C'est à ces sociétés que l'on parviendrait si on laissait faire le mouvement démocratique et libéral (oligarchique) jusqu'au bout de sa logique folle et désaxée (désaxée, car sans lien entre la représentation et le réel, entre la partie et le tout). En politique, cette oligarchie extrême et radicale aboutirait à l'anéantissement de la volonté générale et à la dichotomie irréconciliable entre les élites financières et prédatrices et le restant du troupeau (que l'on note la filiation avec un certain vocabulaire nietzschéen, quand bien même Nietzsche n'aurait pas approuvé cette dérive manifeste de ses idées).
Heureusement, il ne faut jamais oublier que c'est l'impossible qui guide toute l'entreprise de l'immanentisme depuis son avènement moderne, en particulier dans son dernier phénomène d'incarnation, à partir de Nietzsche : le programme de Nietzsche est impossible, le programme nazi est impossible. Ce constat implique que le postmodernisme est impossible et que l'idéal oligarchique auquel tend les élites bancaires et financières d'aujourd'hui est tout aussi impossible.
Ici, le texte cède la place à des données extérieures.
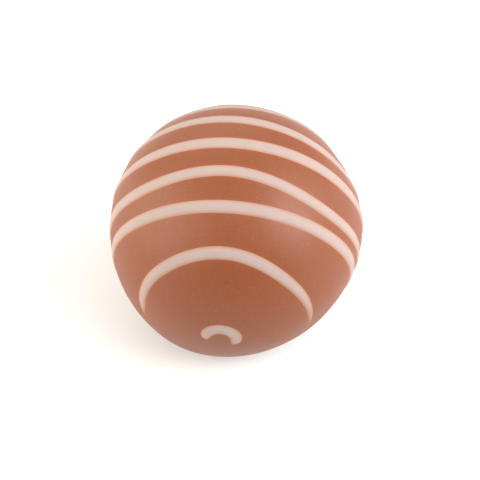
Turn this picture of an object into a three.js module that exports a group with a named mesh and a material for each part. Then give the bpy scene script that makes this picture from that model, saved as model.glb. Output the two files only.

La stratégie de pirates est une stratégie aussi folle qu'impossible, donc vouée à l'échec.
Il est impossible de préciser dans les détails les formes politiques et religieuses qui suivront l'immanentisme, soit la religion de la négation de la religion approuvant sous forme finale le principe oligarchique au nom de la démocratie. Mais il est certain que l'immanentisme tend à sa fin (terme et finalité) et que l'impossible devra céder le pas au possible, soit au principe de réalité contre le principe de désir.